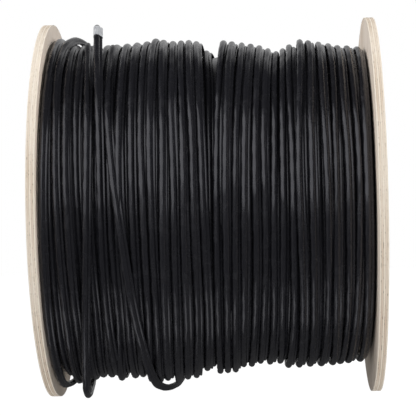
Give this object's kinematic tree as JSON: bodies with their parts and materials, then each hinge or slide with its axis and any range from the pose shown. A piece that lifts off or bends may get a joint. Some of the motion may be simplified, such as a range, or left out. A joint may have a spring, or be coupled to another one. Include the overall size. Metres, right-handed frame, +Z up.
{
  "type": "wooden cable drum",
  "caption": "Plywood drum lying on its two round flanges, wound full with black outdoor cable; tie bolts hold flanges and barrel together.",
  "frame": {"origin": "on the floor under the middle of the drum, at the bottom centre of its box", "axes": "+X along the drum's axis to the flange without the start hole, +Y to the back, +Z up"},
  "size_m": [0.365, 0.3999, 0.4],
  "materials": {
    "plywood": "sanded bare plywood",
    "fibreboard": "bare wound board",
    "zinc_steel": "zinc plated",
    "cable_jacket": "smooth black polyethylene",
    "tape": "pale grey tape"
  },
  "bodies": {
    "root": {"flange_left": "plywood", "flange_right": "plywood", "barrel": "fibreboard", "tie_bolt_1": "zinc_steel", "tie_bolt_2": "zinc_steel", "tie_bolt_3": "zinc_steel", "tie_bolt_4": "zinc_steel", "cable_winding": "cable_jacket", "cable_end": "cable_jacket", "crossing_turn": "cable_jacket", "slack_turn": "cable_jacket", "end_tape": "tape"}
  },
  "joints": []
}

**Requirements**:
Return each line of the data exactly as written above.

**Correct response**:
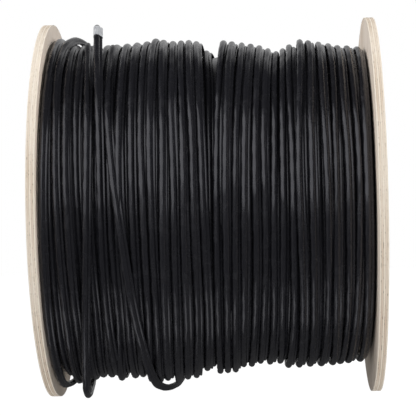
Give this object's kinematic tree as JSON: bodies with their parts and materials, then each hinge or slide with its axis and any range from the pose shown. A piece that lifts off or bends may get a joint. Some of the motion may be simplified, such as a range, or left out. A joint may have a spring, or be coupled to another one. Include the overall size. Metres, right-handed frame, +Z up.
{
  "type": "wooden cable drum",
  "caption": "Plywood drum lying on its two round flanges, wound full with black outdoor cable; tie bolts hold flanges and barrel together.",
  "frame": {"origin": "on the floor under the middle of the drum, at the bottom centre of its box", "axes": "+X along the drum's axis to the flange without the start hole, +Y to the back, +Z up"},
  "size_m": [0.365, 0.3999, 0.4],
  "materials": {
    "plywood": "sanded bare plywood",
    "fibreboard": "bare wound board",
    "zinc_steel": "zinc plated",
    "cable_jacket": "smooth black polyethylene",
    "tape": "pale grey tape"
  },
  "bodies": {
    "root": {"flange_left": "plywood", "flange_right": "plywood", "barrel": "fibreboard", "tie_bolt_1": "zinc_steel", "tie_bolt_2": "zinc_steel", "tie_bolt_3": "zinc_steel", "tie_bolt_4": "zinc_steel", "cable_winding": "cable_jacket", "cable_end": "cable_jacket", "crossing_turn": "cable_jacket", "slack_turn": "cable_jacket", "end_tape": "tape"}
  },
  "joints": []
}